§ **EXERCISE GOAL**: In the listing below, pick out lines with "from".
* start PROVIDED MATERIAL *
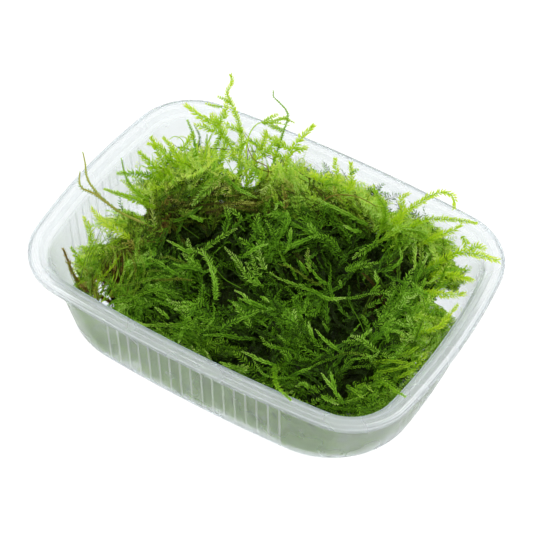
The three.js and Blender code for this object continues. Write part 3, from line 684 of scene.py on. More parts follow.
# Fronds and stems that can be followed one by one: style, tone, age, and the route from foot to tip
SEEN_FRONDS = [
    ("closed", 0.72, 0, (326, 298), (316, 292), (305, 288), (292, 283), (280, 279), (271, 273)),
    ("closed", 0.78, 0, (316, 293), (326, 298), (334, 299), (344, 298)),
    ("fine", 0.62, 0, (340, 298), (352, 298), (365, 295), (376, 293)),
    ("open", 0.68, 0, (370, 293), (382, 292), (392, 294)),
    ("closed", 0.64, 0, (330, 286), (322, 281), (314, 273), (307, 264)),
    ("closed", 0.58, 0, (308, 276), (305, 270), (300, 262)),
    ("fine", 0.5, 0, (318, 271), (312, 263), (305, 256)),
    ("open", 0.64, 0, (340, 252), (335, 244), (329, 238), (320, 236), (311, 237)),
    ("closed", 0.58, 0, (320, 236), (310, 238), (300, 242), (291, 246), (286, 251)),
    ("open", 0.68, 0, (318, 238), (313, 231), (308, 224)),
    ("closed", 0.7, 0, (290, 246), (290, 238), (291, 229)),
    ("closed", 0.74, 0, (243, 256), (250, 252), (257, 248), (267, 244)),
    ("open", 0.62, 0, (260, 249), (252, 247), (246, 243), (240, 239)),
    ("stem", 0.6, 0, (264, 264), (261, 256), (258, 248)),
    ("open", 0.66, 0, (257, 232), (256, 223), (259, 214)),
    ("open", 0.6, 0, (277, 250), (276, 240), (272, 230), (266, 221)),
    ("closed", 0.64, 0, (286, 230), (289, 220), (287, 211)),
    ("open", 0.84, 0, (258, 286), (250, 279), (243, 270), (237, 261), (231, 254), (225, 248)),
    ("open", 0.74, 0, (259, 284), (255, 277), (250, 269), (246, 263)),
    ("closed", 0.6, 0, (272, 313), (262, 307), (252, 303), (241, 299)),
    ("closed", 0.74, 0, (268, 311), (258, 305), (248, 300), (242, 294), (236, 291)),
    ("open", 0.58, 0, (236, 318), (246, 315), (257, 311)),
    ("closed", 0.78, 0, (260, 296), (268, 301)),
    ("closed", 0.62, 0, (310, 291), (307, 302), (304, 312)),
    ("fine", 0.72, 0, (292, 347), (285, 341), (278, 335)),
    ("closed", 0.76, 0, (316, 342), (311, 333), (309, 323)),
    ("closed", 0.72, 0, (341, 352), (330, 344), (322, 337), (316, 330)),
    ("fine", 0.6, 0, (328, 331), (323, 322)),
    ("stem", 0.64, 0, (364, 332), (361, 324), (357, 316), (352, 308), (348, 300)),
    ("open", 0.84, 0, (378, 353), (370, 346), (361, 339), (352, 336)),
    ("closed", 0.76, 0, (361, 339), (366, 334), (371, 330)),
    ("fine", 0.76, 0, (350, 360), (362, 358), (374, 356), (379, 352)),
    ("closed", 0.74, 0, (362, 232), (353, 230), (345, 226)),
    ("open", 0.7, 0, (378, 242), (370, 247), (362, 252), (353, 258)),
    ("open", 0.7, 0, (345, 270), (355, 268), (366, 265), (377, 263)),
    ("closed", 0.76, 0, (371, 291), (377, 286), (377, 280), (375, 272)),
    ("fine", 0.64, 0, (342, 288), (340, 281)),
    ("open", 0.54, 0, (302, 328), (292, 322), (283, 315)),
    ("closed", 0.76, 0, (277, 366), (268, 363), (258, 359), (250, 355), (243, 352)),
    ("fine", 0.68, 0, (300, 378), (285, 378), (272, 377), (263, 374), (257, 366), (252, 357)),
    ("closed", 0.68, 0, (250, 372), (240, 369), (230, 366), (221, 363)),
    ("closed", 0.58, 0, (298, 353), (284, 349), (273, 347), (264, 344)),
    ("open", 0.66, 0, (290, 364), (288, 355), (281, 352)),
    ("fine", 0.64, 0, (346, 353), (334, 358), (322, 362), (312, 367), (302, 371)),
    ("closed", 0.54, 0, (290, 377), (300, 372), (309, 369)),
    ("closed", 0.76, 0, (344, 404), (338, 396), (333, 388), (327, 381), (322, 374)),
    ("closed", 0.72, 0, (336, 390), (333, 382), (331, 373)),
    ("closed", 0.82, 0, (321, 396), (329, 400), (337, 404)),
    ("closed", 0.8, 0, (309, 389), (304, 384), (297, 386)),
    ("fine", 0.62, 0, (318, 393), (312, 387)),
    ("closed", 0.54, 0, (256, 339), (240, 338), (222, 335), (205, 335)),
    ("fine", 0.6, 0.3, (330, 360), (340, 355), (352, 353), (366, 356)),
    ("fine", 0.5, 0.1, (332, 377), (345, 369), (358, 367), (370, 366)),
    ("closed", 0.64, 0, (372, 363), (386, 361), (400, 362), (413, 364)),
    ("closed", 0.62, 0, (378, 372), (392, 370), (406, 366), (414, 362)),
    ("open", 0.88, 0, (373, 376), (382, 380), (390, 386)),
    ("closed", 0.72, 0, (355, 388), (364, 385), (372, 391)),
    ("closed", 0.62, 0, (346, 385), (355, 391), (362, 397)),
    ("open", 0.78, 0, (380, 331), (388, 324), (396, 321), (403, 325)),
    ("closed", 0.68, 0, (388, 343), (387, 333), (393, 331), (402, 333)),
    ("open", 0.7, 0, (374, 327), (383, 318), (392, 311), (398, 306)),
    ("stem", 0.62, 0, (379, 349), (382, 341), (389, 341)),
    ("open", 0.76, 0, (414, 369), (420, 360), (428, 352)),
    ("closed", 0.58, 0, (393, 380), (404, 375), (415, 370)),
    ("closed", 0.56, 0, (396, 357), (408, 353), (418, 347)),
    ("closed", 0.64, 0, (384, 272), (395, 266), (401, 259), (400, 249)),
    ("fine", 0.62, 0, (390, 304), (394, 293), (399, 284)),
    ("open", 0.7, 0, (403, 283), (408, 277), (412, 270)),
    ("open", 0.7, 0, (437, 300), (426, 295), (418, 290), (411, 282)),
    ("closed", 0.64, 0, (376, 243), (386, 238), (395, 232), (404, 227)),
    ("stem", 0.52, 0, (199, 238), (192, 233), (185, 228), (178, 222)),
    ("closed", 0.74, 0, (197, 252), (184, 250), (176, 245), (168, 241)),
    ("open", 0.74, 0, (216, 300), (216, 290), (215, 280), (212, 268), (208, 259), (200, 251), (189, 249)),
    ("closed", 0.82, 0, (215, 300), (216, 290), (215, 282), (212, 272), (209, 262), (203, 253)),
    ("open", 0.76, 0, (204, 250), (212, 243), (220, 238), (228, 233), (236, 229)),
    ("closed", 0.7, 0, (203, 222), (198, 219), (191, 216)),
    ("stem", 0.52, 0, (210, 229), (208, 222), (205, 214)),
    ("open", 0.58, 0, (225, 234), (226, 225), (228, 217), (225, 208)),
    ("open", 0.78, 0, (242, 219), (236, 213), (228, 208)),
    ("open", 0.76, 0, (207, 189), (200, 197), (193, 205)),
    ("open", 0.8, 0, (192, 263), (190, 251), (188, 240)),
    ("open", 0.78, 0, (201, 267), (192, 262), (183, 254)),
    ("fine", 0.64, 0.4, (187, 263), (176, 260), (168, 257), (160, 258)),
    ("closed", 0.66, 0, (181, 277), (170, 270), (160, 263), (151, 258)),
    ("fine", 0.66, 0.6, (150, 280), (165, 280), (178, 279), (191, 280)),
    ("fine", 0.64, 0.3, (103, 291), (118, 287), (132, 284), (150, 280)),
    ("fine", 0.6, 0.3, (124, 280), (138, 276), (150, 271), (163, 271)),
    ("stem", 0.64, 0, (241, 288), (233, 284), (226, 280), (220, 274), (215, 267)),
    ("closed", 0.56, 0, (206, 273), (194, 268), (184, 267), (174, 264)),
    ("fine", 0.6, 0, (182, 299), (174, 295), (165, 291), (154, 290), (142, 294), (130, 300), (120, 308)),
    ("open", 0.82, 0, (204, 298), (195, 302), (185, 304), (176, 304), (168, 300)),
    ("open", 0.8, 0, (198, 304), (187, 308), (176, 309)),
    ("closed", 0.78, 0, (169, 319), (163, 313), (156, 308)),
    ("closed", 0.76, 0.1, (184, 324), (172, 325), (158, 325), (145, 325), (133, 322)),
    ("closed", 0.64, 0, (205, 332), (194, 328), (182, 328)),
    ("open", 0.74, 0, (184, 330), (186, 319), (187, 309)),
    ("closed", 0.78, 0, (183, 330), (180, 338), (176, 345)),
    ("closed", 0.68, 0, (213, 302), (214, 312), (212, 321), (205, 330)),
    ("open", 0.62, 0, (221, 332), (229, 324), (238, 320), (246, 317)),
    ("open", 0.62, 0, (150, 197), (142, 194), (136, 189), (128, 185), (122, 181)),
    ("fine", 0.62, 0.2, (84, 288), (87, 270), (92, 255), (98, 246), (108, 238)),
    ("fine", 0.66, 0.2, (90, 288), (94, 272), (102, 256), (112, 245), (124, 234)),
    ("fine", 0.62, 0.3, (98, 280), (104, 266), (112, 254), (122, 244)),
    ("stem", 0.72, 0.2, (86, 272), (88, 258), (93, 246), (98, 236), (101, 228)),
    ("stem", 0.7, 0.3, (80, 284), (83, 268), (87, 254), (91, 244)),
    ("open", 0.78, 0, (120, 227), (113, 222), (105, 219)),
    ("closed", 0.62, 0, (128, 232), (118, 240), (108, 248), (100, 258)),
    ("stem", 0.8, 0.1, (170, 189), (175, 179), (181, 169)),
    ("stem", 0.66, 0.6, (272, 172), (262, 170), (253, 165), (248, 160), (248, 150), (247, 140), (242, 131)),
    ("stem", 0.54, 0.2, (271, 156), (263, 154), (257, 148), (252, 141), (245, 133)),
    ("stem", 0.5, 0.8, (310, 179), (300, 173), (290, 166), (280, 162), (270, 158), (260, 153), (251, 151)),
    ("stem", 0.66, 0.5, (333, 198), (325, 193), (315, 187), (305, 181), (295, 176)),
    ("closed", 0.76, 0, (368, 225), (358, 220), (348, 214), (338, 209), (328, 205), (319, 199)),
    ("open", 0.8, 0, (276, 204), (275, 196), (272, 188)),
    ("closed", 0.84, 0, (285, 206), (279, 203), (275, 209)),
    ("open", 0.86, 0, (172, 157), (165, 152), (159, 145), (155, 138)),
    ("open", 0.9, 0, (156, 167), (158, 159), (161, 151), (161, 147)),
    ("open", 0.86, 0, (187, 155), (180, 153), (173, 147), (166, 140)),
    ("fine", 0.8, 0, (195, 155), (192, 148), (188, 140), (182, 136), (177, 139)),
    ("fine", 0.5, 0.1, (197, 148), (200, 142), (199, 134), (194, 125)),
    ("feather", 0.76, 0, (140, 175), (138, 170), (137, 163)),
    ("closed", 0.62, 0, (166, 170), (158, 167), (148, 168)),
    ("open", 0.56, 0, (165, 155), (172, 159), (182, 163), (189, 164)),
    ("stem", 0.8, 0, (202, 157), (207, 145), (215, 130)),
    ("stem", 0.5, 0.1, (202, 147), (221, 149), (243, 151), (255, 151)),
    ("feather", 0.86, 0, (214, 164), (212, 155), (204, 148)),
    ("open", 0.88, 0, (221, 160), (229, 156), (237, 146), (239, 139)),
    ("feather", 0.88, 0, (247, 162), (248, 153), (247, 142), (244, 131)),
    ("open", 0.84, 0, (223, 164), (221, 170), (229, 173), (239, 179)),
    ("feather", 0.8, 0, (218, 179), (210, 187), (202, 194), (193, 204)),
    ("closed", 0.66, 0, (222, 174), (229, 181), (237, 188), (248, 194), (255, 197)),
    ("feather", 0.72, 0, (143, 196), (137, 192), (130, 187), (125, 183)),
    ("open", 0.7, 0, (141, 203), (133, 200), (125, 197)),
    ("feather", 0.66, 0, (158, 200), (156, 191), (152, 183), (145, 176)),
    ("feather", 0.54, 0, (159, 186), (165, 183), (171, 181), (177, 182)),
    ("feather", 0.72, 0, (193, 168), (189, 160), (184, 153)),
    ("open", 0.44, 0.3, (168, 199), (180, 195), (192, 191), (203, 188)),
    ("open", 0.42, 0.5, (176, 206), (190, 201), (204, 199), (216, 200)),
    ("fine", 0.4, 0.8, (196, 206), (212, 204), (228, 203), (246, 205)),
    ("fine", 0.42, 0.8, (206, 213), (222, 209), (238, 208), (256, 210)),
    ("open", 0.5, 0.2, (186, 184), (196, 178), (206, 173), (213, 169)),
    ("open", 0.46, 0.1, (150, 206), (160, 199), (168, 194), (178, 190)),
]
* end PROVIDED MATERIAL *
§ **ANSWER TO THE PROBLEM**:
The three.js and Blender code for this object continues. Write part 3, from line 684 of scene.py on. More parts follow.
# Fronds and stems that can be followed one by one: style, tone, age, and the route from foot to tip